- _Problem requirements_
Could you extract every entry below and reproduce it exactly?

- _Information supplied_
======

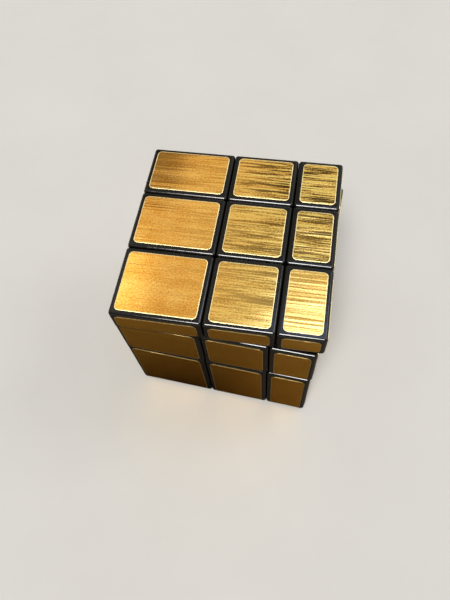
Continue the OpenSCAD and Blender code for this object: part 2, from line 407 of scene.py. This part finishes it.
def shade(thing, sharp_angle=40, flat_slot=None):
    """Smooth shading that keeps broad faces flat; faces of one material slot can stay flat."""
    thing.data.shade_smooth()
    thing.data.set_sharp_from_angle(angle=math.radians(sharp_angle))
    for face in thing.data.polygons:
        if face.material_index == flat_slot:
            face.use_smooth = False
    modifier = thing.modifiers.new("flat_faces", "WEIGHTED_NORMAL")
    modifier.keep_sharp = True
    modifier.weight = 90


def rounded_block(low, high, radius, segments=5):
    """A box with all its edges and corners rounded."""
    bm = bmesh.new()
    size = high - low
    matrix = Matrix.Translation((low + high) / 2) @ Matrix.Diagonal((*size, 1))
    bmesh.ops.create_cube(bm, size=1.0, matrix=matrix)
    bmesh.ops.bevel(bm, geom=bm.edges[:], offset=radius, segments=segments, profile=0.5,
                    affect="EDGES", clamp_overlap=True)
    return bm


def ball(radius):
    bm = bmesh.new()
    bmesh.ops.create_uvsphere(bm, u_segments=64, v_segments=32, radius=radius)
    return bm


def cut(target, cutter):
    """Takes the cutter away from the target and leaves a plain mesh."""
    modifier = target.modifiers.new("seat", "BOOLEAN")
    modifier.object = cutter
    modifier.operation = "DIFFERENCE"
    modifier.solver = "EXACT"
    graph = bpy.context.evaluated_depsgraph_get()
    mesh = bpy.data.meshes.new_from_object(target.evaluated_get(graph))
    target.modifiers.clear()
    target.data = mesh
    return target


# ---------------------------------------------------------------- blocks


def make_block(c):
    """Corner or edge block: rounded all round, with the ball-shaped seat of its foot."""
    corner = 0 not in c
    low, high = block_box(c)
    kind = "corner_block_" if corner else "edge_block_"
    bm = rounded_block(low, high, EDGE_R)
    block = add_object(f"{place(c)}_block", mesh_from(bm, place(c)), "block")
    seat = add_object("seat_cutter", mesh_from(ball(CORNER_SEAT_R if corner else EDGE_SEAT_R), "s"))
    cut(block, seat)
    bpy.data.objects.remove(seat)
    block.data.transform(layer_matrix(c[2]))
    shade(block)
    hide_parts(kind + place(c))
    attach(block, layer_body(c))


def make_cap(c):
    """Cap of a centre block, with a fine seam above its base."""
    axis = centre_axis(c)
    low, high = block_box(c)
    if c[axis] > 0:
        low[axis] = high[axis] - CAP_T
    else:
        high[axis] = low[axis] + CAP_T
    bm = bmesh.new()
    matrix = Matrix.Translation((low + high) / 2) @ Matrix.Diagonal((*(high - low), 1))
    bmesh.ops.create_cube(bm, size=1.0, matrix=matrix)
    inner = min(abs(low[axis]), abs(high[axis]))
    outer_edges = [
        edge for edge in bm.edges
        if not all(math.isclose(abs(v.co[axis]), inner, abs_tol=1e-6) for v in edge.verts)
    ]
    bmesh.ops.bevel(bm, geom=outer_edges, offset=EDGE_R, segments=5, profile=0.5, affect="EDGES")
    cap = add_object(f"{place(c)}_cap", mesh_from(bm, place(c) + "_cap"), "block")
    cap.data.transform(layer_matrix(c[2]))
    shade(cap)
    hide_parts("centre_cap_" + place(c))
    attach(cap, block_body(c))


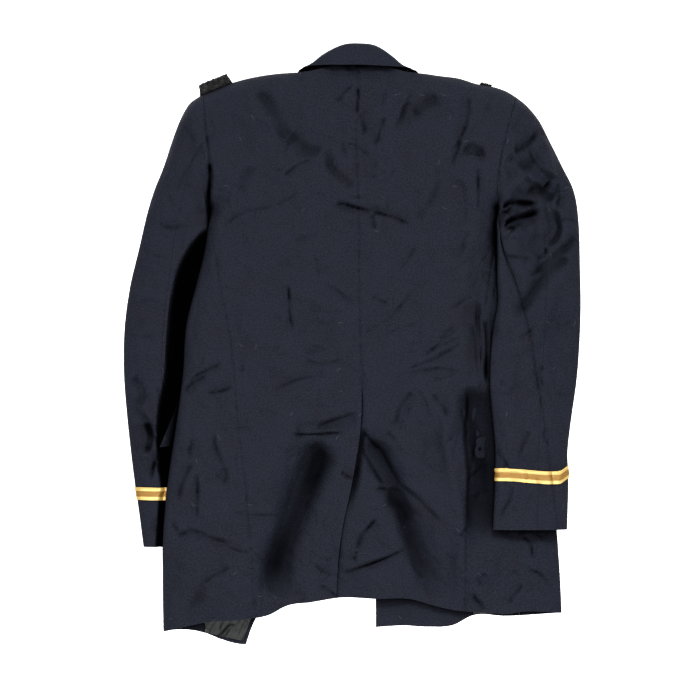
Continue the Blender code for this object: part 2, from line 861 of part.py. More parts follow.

======

- _Reply to the exercise_
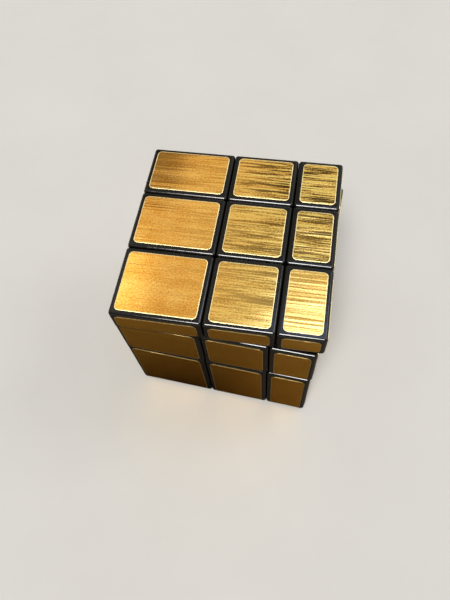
Continue the OpenSCAD and Blender code for this object: part 2, from line 407 of scene.py. This part finishes it.
def shade(thing, sharp_angle=40, flat_slot=None):
    """Smooth shading that keeps broad faces flat; faces of one material slot can stay flat."""
    thing.data.shade_smooth()
    thing.data.set_sharp_from_angle(angle=math.radians(sharp_angle))
    for face in thing.data.polygons:
        if face.material_index == flat_slot:
            face.use_smooth = False
    modifier = thing.modifiers.new("flat_faces", "WEIGHTED_NORMAL")
    modifier.keep_sharp = True
    modifier.weight = 90


def rounded_block(low, high, radius, segments=5):
    """A box with all its edges and corners rounded."""
    bm = bmesh.new()
    size = high - low
    matrix = Matrix.Translation((low + high) / 2) @ Matrix.Diagonal((*size, 1))
    bmesh.ops.create_cube(bm, size=1.0, matrix=matrix)
    bmesh.ops.bevel(bm, geom=bm.edges[:], offset=radius, segments=segments, profile=0.5,
                    affect="EDGES", clamp_overlap=True)
    return bm


def ball(radius):
    bm = bmesh.new()
    bmesh.ops.create_uvsphere(bm, u_segments=64, v_segments=32, radius=radius)
    return bm


def cut(target, cutter):
    """Takes the cutter away from the target and leaves a plain mesh."""
    modifier = target.modifiers.new("seat", "BOOLEAN")
    modifier.object = cutter
    modifier.operation = "DIFFERENCE"
    modifier.solver = "EXACT"
    graph = bpy.context.evaluated_depsgraph_get()
    mesh = bpy.data.meshes.new_from_object(target.evaluated_get(graph))
    target.modifiers.clear()
    target.data = mesh
    return target


# ---------------------------------------------------------------- blocks


def make_block(c):
    """Corner or edge block: rounded all round, with the ball-shaped seat of its foot."""
    corner = 0 not in c
    low, high = block_box(c)
    kind = "corner_block_" if corner else "edge_block_"
    bm = rounded_block(low, high, EDGE_R)
    block = add_object(f"{place(c)}_block", mesh_from(bm, place(c)), "block")
    seat = add_object("seat_cutter", mesh_from(ball(CORNER_SEAT_R if corner else EDGE_SEAT_R), "s"))
    cut(block, seat)
    bpy.data.objects.remove(seat)
    block.data.transform(layer_matrix(c[2]))
    shade(block)
    hide_parts(kind + place(c))
    attach(block, layer_body(c))


def make_cap(c):
    """Cap of a centre block, with a fine seam above its base."""
    axis = centre_axis(c)
    low, high = block_box(c)
    if c[axis] > 0:
        low[axis] = high[axis] - CAP_T
    else:
        high[axis] = low[axis] + CAP_T
    bm = bmesh.new()
    matrix = Matrix.Translation((low + high) / 2) @ Matrix.Diagonal((*(high - low), 1))
    bmesh.ops.create_cube(bm, size=1.0, matrix=matrix)
    inner = min(abs(low[axis]), abs(high[axis]))
    outer_edges = [
        edge for edge in bm.edges
        if not all(math.isclose(abs(v.co[axis]), inner, abs_tol=1e-6) for v in edge.verts)
    ]
    bmesh.ops.bevel(bm, geom=outer_edges, offset=EDGE_R, segments=5, profile=0.5, affect="EDGES")
    cap = add_object(f"{place(c)}_cap", mesh_from(bm, place(c) + "_cap"), "block")
    cap.data.transform(layer_matrix(c[2]))
    shade(cap)
    hide_parts("centre_cap_" + place(c))
    attach(cap, block_body(c))


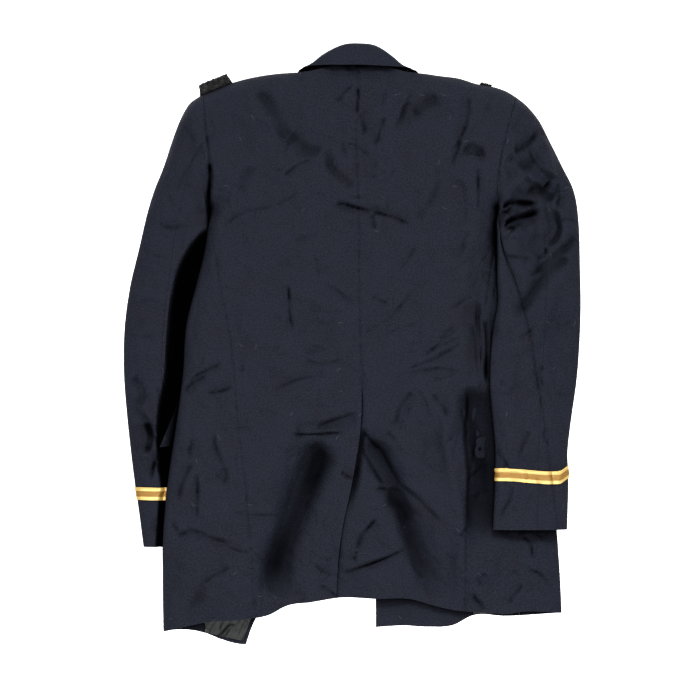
Continue the Blender code for this object: part 2, from line 861 of part.py. More parts follow.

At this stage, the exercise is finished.